The “mass exodus of gays” to England mentioned in your news item was first publicized in the Polish gay media. None of the articles has ever given any numbers. We are led to believe that a “mass” of homosexuals have left Poland. I suspect their number is comparable to the modest migration of U.S. citizens to Canada. On the other hand, it may be reassuring to know that there was a “mass” of gays in Poland and they represent the country’s “creative talent.” Twenty years ago, there were two or three officially known gays living in Poland—all people of exceptional creative talent.
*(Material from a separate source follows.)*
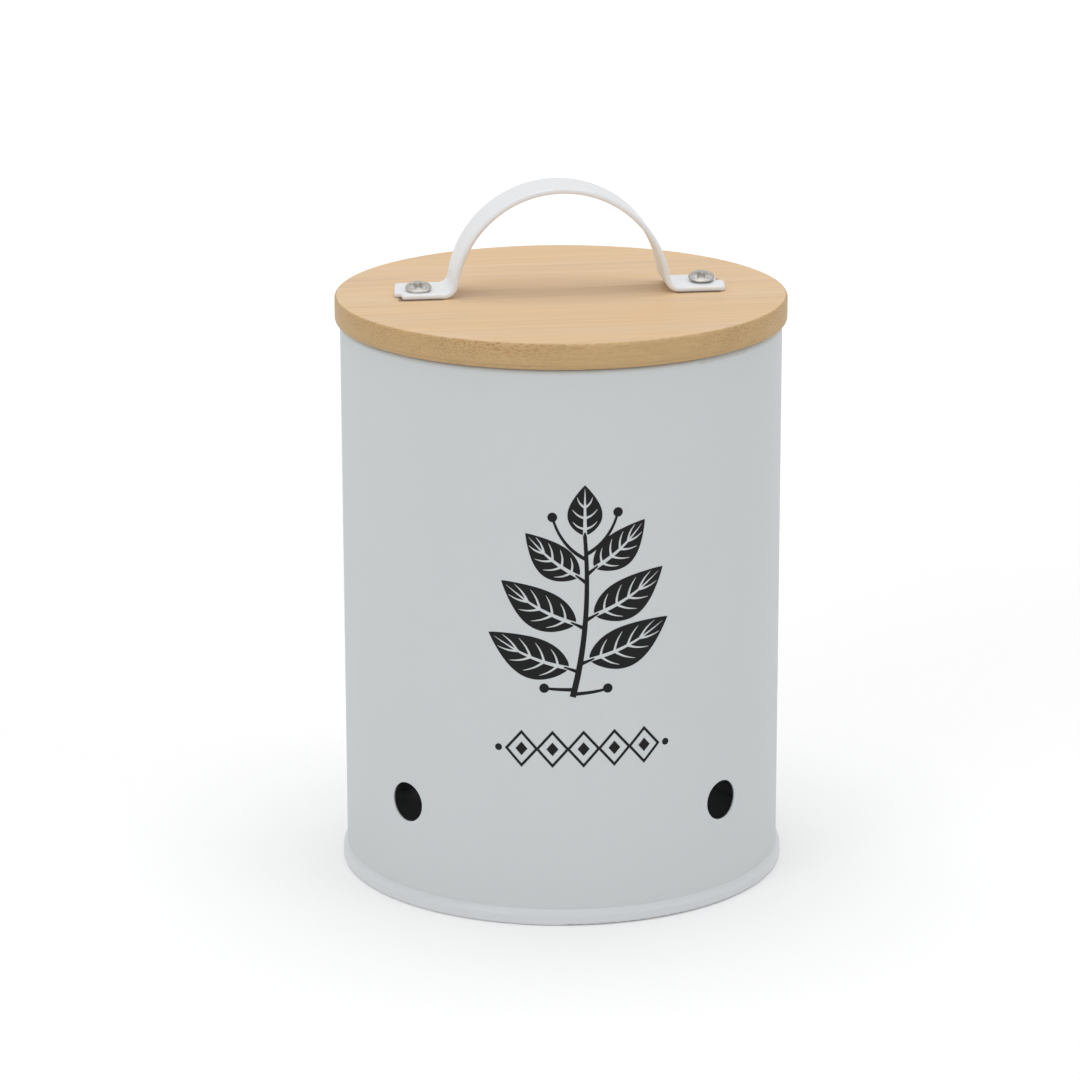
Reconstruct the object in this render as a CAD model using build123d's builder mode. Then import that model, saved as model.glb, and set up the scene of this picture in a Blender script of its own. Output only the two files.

Many civil liberties are enjoyed in Poland today, but due to its recent history, the country has almost no chance at a gay-friendly government any time soon. It will take years of education and intelligent effort to create a gay-positive environment in Poland. However, to include Poland on the list of “anti-gay” countries along with, say, Saudi Arabia or Iran, as the Western media often do, is to ignore the complexity of the situation in today’s Poland.

Slawomir Dobrzanski, Manhattan, Kansas

 

Corrections

In a piece by Natalie Hope McDonald, “AIDS Writing in Crisis Times and Today” (July-Aug. 07), Benoit Denizet-Lewis was described as “an African-American writer,” which is inaccurate; he is white.

In a poem by Esther Ross, “Mortar” (July-Aug. 07), the word “gentile” was changed to “gentle” in a line that should read:

“My gentile girlfriend makes haroset —”.